--- Begin ---

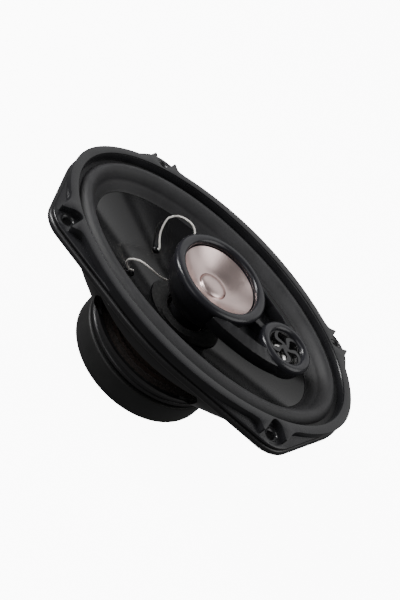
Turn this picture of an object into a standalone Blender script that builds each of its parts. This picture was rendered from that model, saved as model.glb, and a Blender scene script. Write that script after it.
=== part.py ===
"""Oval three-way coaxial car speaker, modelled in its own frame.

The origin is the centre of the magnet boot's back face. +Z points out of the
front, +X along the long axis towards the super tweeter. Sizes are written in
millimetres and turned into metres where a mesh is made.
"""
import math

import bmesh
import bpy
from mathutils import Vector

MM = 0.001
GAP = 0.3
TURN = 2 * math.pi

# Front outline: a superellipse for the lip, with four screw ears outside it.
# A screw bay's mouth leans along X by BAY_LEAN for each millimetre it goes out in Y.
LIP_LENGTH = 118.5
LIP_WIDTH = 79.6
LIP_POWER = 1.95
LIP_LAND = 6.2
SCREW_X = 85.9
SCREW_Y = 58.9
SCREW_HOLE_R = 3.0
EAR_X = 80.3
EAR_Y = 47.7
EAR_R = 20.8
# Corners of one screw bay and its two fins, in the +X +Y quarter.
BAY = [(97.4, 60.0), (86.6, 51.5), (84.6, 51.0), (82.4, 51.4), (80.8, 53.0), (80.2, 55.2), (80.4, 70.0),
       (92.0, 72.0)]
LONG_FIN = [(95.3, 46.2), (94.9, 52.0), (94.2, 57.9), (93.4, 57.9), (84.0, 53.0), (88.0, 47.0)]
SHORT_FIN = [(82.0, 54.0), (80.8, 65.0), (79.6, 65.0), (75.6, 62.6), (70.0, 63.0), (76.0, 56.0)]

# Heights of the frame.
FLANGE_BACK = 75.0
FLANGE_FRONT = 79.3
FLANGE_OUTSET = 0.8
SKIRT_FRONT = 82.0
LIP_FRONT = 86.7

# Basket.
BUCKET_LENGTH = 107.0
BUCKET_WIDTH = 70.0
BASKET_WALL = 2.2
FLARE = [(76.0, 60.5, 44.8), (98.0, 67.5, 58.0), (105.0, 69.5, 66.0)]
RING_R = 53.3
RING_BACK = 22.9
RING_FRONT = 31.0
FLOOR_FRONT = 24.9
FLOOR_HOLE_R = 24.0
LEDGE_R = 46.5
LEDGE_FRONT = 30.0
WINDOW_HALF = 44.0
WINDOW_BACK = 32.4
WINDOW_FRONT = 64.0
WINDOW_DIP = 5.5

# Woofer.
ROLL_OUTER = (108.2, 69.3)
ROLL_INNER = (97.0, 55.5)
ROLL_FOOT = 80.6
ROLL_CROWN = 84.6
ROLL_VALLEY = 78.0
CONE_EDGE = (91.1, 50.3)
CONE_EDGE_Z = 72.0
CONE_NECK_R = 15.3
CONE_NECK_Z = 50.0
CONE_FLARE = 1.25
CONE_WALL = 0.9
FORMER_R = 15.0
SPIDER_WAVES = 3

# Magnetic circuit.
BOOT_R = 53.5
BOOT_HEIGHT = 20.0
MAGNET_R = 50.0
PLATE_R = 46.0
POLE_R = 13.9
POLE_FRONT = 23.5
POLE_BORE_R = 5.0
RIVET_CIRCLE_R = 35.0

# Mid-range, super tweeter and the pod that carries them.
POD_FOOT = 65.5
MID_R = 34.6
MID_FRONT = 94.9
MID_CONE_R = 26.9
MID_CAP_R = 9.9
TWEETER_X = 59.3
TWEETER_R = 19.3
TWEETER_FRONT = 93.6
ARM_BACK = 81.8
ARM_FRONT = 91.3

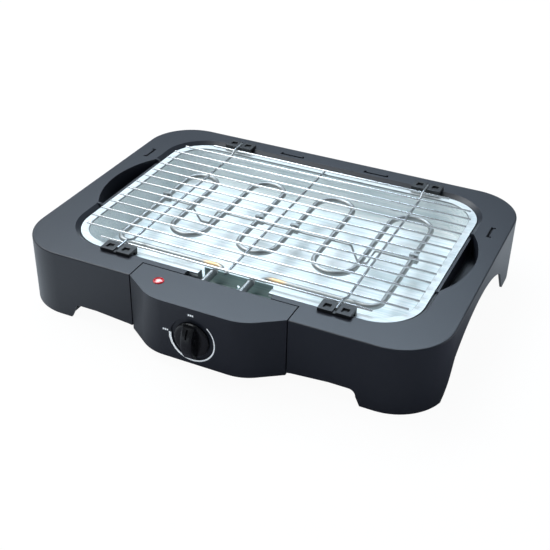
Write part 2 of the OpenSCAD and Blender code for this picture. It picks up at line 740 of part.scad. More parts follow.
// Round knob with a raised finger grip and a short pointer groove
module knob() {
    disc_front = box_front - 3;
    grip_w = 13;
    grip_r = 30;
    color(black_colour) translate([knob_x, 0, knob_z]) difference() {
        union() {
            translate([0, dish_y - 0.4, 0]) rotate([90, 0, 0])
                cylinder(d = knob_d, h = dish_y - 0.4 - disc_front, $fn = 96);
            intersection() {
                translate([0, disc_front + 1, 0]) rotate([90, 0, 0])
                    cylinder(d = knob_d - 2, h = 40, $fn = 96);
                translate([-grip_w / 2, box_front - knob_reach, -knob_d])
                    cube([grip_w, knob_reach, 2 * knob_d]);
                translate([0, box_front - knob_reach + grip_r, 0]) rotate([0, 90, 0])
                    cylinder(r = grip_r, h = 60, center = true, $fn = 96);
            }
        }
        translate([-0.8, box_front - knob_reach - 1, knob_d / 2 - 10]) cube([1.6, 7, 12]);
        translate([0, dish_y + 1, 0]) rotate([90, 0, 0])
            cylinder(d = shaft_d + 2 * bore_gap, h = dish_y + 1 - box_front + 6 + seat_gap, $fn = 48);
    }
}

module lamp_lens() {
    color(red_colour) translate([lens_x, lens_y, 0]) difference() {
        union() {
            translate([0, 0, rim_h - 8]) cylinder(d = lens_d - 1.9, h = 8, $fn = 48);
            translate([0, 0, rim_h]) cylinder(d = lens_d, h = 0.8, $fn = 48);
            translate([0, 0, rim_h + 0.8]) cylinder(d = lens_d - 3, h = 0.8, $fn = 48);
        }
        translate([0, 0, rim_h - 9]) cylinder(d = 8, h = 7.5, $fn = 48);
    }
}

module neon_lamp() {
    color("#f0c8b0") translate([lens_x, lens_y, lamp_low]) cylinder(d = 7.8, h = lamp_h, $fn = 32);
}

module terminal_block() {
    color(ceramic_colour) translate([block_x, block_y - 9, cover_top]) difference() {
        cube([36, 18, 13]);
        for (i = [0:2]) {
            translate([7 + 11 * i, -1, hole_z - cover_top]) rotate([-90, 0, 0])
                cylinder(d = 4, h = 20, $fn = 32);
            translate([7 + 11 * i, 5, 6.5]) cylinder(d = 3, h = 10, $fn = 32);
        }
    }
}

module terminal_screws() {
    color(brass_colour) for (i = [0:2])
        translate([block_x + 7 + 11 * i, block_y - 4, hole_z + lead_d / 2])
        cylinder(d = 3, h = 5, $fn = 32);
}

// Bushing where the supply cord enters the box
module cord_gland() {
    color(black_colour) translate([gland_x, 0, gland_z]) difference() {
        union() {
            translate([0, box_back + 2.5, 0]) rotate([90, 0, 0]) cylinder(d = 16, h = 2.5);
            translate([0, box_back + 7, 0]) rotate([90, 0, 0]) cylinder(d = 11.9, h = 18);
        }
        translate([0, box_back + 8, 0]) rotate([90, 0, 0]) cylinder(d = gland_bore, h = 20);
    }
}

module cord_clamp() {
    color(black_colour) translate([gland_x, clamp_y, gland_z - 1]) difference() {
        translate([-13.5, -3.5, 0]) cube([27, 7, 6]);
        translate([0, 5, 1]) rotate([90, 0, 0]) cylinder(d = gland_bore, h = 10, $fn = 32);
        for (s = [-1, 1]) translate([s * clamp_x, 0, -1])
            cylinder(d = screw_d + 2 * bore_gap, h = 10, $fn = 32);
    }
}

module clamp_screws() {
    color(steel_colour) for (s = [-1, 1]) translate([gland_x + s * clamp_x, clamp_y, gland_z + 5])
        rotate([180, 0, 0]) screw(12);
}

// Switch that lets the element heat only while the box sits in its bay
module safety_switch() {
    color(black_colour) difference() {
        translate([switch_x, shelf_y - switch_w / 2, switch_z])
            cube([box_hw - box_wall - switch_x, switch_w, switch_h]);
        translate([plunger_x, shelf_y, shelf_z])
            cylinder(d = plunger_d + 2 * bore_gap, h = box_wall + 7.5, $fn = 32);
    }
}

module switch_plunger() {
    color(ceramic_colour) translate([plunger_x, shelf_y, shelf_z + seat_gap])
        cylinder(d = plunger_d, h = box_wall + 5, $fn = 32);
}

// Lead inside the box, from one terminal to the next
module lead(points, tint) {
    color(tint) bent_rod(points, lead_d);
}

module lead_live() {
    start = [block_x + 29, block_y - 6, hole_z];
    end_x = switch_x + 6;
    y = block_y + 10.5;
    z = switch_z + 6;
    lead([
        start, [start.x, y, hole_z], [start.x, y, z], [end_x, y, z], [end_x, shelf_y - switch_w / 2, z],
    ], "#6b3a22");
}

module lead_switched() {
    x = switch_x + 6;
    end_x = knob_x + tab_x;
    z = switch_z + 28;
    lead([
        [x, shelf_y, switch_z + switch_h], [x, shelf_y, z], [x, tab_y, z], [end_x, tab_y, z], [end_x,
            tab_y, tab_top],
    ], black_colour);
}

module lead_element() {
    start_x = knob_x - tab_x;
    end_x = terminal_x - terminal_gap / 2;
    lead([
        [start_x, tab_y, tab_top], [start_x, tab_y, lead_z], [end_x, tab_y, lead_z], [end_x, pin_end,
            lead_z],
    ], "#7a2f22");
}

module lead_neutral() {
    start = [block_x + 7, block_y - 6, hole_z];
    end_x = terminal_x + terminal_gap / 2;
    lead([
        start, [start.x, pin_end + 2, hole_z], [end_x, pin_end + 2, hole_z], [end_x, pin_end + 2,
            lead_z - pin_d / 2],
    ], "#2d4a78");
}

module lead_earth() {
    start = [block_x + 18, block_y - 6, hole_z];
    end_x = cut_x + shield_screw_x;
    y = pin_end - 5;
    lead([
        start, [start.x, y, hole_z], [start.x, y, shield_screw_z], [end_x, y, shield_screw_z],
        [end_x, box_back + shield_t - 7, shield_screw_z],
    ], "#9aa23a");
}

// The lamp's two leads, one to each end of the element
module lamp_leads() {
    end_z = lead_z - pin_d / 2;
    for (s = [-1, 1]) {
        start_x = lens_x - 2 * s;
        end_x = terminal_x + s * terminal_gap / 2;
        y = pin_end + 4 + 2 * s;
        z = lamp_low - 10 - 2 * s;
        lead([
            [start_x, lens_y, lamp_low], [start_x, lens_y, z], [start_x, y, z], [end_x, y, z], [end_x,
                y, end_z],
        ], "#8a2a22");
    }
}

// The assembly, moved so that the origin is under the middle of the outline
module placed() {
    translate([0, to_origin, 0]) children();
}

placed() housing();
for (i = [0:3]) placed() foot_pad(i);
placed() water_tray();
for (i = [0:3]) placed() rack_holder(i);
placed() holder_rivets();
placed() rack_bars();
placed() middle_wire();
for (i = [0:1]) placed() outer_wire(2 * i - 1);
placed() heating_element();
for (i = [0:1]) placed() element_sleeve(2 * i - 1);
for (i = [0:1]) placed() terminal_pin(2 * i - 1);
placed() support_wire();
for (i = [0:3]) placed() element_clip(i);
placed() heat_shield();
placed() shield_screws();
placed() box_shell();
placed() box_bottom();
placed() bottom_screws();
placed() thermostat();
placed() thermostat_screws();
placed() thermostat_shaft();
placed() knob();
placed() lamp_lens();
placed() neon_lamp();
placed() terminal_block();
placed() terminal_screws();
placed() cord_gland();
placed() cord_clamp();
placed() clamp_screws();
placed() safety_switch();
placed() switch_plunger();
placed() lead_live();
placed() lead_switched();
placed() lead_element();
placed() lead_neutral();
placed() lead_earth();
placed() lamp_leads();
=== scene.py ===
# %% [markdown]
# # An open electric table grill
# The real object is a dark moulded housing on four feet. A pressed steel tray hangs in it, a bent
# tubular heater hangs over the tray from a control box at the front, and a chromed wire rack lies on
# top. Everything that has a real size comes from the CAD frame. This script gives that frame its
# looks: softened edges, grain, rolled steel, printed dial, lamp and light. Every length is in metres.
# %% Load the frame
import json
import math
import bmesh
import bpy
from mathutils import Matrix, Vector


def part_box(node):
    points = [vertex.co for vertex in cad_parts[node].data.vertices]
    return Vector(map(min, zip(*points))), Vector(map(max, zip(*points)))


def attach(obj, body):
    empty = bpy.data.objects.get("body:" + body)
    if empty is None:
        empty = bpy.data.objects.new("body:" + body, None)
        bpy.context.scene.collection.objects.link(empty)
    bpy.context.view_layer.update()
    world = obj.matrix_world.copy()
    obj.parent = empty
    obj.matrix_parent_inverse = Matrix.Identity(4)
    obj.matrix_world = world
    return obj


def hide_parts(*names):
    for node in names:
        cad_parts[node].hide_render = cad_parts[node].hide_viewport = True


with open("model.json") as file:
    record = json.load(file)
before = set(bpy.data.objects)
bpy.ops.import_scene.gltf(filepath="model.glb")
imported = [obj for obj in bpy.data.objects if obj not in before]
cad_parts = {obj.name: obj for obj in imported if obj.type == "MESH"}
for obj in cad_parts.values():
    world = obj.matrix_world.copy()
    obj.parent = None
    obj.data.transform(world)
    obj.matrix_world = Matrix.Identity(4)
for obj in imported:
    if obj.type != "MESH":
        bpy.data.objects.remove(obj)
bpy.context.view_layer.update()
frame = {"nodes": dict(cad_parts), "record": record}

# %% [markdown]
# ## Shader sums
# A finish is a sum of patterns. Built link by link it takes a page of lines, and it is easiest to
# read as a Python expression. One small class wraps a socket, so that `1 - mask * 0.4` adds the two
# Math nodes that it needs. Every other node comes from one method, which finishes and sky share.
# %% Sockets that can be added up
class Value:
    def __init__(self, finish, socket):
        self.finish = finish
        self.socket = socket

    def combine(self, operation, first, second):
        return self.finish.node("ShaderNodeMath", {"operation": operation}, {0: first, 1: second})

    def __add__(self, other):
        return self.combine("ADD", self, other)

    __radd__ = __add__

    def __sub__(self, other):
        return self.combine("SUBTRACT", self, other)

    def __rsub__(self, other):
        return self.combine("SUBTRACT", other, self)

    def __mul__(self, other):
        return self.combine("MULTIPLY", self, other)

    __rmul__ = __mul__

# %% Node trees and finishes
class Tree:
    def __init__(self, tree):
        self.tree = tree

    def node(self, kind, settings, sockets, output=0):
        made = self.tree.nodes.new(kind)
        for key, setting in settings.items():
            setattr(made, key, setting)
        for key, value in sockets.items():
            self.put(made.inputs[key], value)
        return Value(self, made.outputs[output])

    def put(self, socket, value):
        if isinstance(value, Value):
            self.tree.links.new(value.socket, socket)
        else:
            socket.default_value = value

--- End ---

The lines from the top of the data above down to the line containing "TURN = 2 * math.pi" are to be copied exactly; no other line should appear.

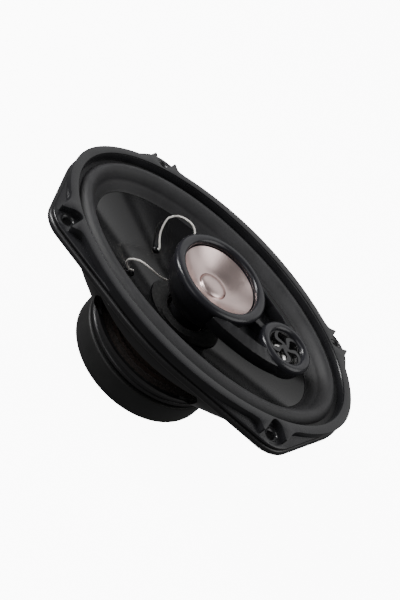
Turn this picture of an object into a standalone Blender script that builds each of its parts. This picture was rendered from that model, saved as model.glb, and a Blender scene script. Write that script after it.
=== part.py ===
"""Oval three-way coaxial car speaker, modelled in its own frame.

The origin is the centre of the magnet boot's back face. +Z points out of the
front, +X along the long axis towards the super tweeter. Sizes are written in
millimetres and turned into metres where a mesh is made.
"""
import math

import bmesh
import bpy
from mathutils import Vector

MM = 0.001
GAP = 0.3
TURN = 2 * math.pi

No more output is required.